The New Testament Calling

In the New Testament the notion of a vocation (or being "called" to do something) has an added dimension. The primary sense is the job of helping in the furtherance of the gospel. Your "work" may be as an evangelist. Mine may be as a teacher, or as a prophet. Paul was called to be "a servant of Jesus Christ," and he exercised this vocation by going from place to place preaching, teaching, and writing letters. At the same time he had a means of livelihood, tentmaking, which he pursued to keep himself financially solvent and able to do his other job. But his main work was to bring the "good news" to people. In all of this, he was only making himself available to be used by God. What he accomplished was not to his credit, but to God's greater glory. As he says to the obstreperous Corinthians:

I planted, Apollos watered, but God gave the growth. So neither he who plants nor he who waters is anything, but only God who gives the growth. He who plants and he who waters are equal, and each shall receive his wages according to his labor. For we are fellow workmen for God; you are God's field, God's building ( I Cor. 3: 6-9).

The New Testament word for "calling" is, significantly, from the same Greek root as the word "church." The Greek word for church (ekklesia, from which we get "ecclesiastical") means literally those who are "called out," or set apart from the rest of the world. Your "calling" is fulfilled within the fellowship of those who are "called out."

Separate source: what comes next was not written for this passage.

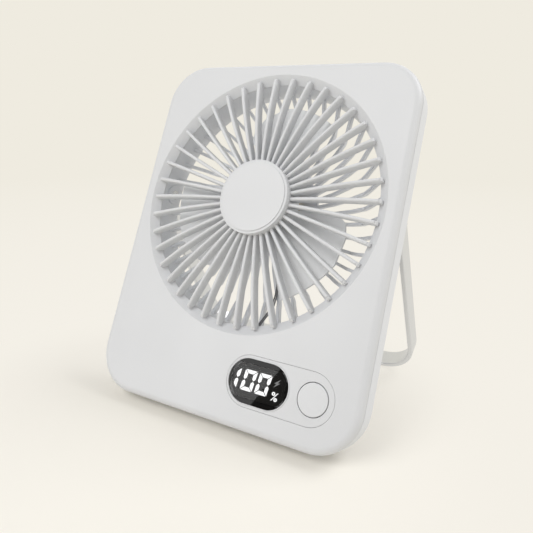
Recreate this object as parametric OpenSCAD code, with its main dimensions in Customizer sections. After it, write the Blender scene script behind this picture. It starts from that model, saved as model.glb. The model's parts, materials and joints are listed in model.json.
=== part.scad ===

Now this does not mean that regular, ordinary jobs are unimportant. Writing to the Thessalonians (who could be just as obstreperous as the Corinthians), Paul faces the problem that a lot of Christians, expecting the immediate return of the Lord, have stopped working. Paul strongly condemns this:

We hear that some of you are living in idleness, mere busybodies, not doing any work. Now such persons we command and exhort in the Lord Jesus Christ to do their work in quietness and to earn their own living ( II Thess. 3: 11, 12).

For those who will not follow this advice there is a short, succinct formula: "If any one will not work, let him not eat" ( II Thess. 3: 10).